Poor Downhill. If ever there was an example of the dangers of remaking a nearly perfect foreign-language film into English, it is the case of Downhill. Ruben Östlund’s Force Majeure is a pitch-black comedy that is almost pure drama, about a family that crumbles when faced with a staggering act of cowardice. It’s a masterful film—it made my Top 10 for 2014— one that, like Parasite, is both so good and so universal that it is only natural someone would think to remake it for English-speaking audiences that refuse to read subtitles at the movies. And to be fair to Downhill, it is not a disastrous film. It is, on its own, pretty okay. The problem for Downhill is entirely Force Majeure—that it exists, that it is better, sharper, darker, funnier in every way. If you haven’t seen Force Majeure, Downhill will probably work out for you. If you have seen Force Majeure, don’t even bother, you will just spend all your time wondering why anyone remade Force Majeure.

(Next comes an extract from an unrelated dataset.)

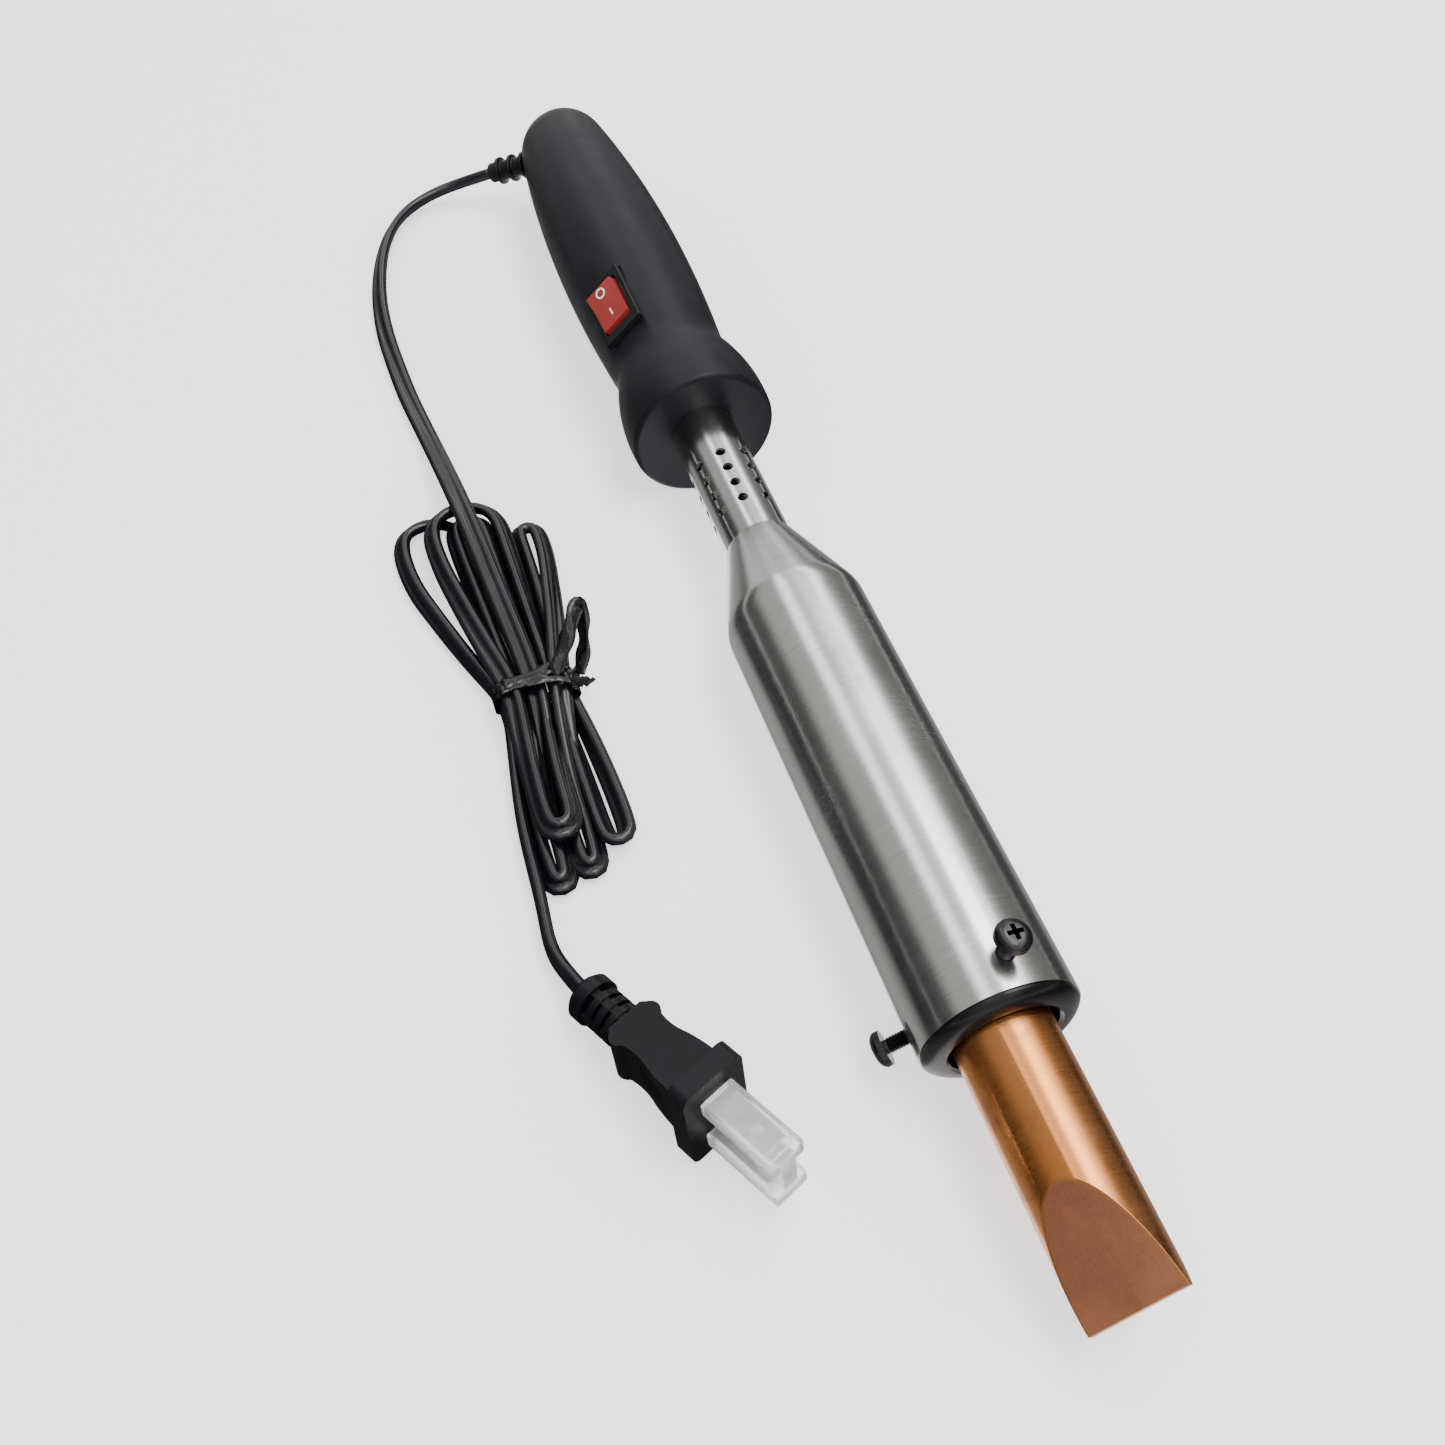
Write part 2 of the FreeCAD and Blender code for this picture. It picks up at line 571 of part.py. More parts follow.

Will Ferrell and Julia Louis-Dreyfus play the central couple, Pete and Billie, who are on a ski vacation in the Alps with their weiner kids. (Don’t ask me about these children, I remember nothing about them, they are not memorable.) One day, while dining on an outdoor terrace, a man-made avalanche appears to overshoot its mark and close in on the terrace. Pete grabs his phone and flees while Billie huddles with her children, unable to escape. It turns, the avalanche went exactly as planned and the terrace received only a dusting of snow, but the damage has been done—Pete’s family saw him abandon them in a crisis. This is the exact same setup as Force Majeure, but from here the two films diverge.
Force Majeure is about a marriage, but it is also about the pressure society puts on a marriage. Downhill is basically an American divorce-ish comedy/drama. It is entirely about Billie and Pete, and it strips out the societal subtext and shading of Force, leaving just an embittered couple looking for any excuse to fight and being handed the mother of all arguments to satisfy their emotional bloodlust. Ferrell is okay in dramatic context, and here he repeats his wounded man-baby routine from films like Old School and Step Brothers, but without anything resembling charm. It’s deliberate—we’re not supposed to like Pete. JLD gives a fairly great performance as Billie, taking Downhill over and making it her own. JLD is doing the best with what she’s got, and she does well with it, it’s just that this whole experiment exists in the shadow of Force.
Downhill comes from the filmmaking duo of Jim Rash and Nat Faxon (they direct and co-wrote the script), and they seem conscious of the giant shoes they’re filling, which is why Downhill skews into divorce comedy like it does. When they can do inappropriate humor, Downhill picks up some momentum. One such case is Charlotte (Miranda Otto), the unapologetically horny chalet concierge who openly encourages Billie to seek her own pleasure after clocking Pete as a general disappointment. Every time Charlotte appears, Downhill picks up a unique rhythm and starts to feel like it could be its own thing, and not just a pale imitation.
But it is very much a pale imitation. As its own thing it’s passable, perhaps even enjoyable if you’re in the mood for a dark comedy about miserable people being miserable. Having seen Force Majeure, though, there is no way this will pass muster. If you’re a JLD superfan, see it for her performance, but there’s really no other reason to see Downhill. Just wait for the film to hit digital in a few months for someone to make a supercut of Miranda Otto’s scenes and then watch that on YouTube. I like Jim Rash and Nat Faxon and look forward to their next project (which stars Sam Rockwell, Allison Janney, and Octavia Spencer—promising), but Downhill feels like a waste of their abilities. They’re beholden to someone else’s vision and story, and they’re a little too unique as storytellers for that to ever really work. For a better example of their work, watch The Way Way Back, and for a better example of Downhill, you can watch Force Majeure on Hulu.